Scan any news story from the past two years relating to Israel’s legal rights and you’re likely to come across professor Eugene Kontorovich’s name. Whether it was drafting the Pompeo Doctrine, where the U.S. secretary of state disavowed a 1978 policy deeming settlements illegal, or the passage of anti-boycott, divestment and sanctions (BDS) laws, or the reversal of Airbnb’s policy of removing Israeli settlement listings from its site, Kontorovich played a key role in facilitating these legal wins. 

As director of the Center for the Middle East and International Law at George Mason University Scalia Law School in Virginia as well as the director of the Kohelet Forum, Kontorovich said the Airbnb episode is one of his “big successes. They didn’t call it a policy of Israelis and Jews because that would be very, very racist,” he said, “but guess how many disputed territories they found around the world? They were very shocked to find out that there were in fact many other such territories and that if they were to apply the policy to all of them, it would mess up their business globally.”

Kontorovich’s latest battle is destroying the myths surrounding the Israeli government’s plans to apply sovereignty over (aka annexation of) Judea and Samaria. The term annexation in international law refers to the forced appropriation of one state’s territory by another state, Kontorovich said, explaining that in this case, applying Israeli law to those areas — some 30% of the land as delineated in President Donald Trump’s administration’s peace proposal — is simply a realization of a long-held right. 

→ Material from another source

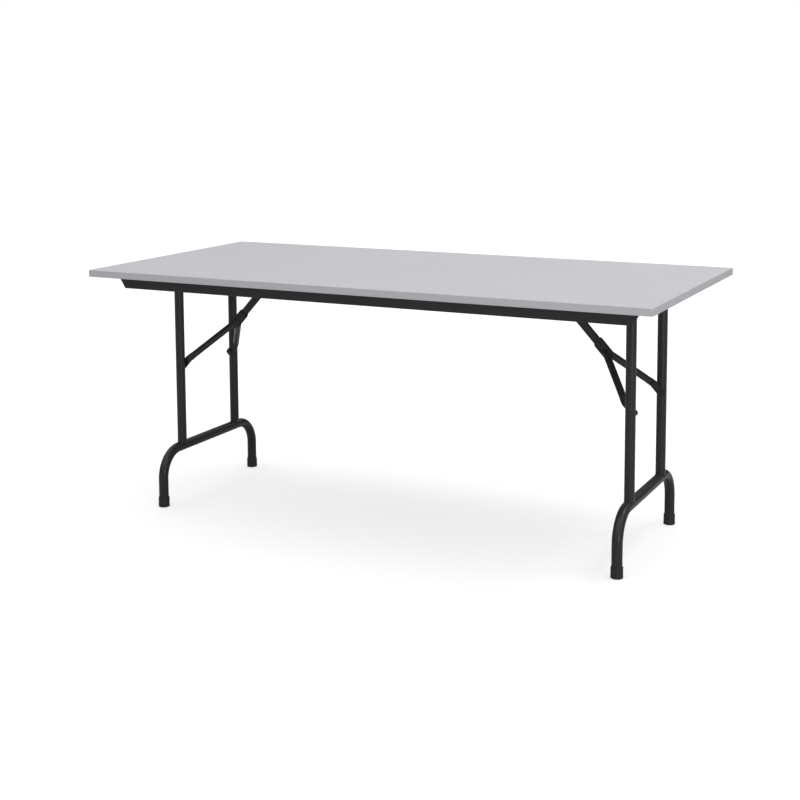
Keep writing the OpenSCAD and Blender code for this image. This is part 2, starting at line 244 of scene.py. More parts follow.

Close to 500,000 Israeli Jews living in the settlements are governed by a mish-mash of military rule and archaic Ottoman laws that makes implementing any changes to the area — such as building roads, schools and basic infrastructure — a bureaucratic nightmare that takes at least twice as long as anywhere else in Israel, Kontorovich said.

The reason that it is still this way decades on, he explained, is because of Palestinian intransigence. He added that in 1967, when Israel captured the area from Jordan occupation in a war of self-defense, the belief was that a final status solution would be hashed out quickly with the Palestinians. “This was supposed to be temporary until the Palestinians quickly came to the table, which didn’t happen,” he said. “But in the Middle East, nothing is as permanent as the temporary.”

According to Kontorovich, several offers of Palestinian statehood have been proposed but not one has been accepted. For the past 53 years, he said, settlers “have been held hostage to Palestinian rejectionism,” and every peace agreement before Trump’s was based on the notion that there would be population transfers of Jews living in those areas. 

“Israel is not going to play along with this game, and neither will America,” he said, “that the Palestinians should only get a state that was pre-cleansed of Jews.” That idea, he noted, is “morally repugnant.”

Applying Israeli law now “underscores that Israel is not going to accept a situation in which it has indefensible borders [as well as] the notion that Jewish presence there is illegal and is so reprehensible that it needs to be reversed. The communities there are a reality,” Kontorovich said, “and they’re not going anywhere.”